One possible decomposition is:
- master problem: shared variables x and \theta;
- scenario subproblem: all scenario-specific variables for fixed x.
However, after fixing x, each scenario subproblem still contains the binary variables \delta and \gamma. Therefore, the scenario subproblem is a MILP feasibility problem, not a continuous LP feasibility problem. Classical LP-dual Benders feasibility cuts do not seem directly applicable.
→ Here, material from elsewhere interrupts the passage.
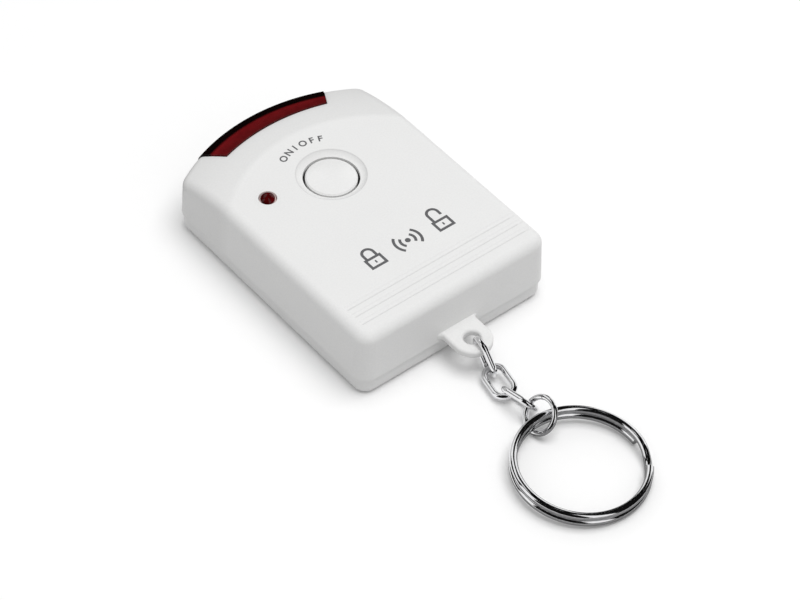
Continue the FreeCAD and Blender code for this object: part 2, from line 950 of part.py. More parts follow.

Another possibility is to move the timing binaries \delta and \gamma into the master. Then the scenario subproblem becomes continuous, so Farkas/dual feasibility cuts should in principle be available. However, this makes the master much larger and more combinatorial, and on larger instances this has not worked well.
So my main question is:
What master/subproblem split would you recommend for this model, and what valid feasibility cuts would that split imply?
More specifically:
-
Should the master contain only the shared first-stage variables x and \theta, leaving the binary timing variables in the scenario subproblems? If so, what kind of logic-based Benders or feasibility cuts would be valid for this structure?
-
Or should the master include the timing binaries \delta and \gamma so that each scenario subproblem is continuous? If so, would the right cuts be LP Farkas feasibility cuts, and what would those cuts look like structurally?
-
Are there stronger cuts or reformulations that exploit the flow/timing structure, rather than just excluding one infeasible binary pattern with a no-good cut?
-
Once the formulation is chosen, would you recommend implementing it in JuMP as an outer-loop decomposition, or as branch-and-Benders using lazy constraints?
I would especially appreciate advice on what should be in the master, what should be in the subproblem, and what the valid feasibility cuts would look like.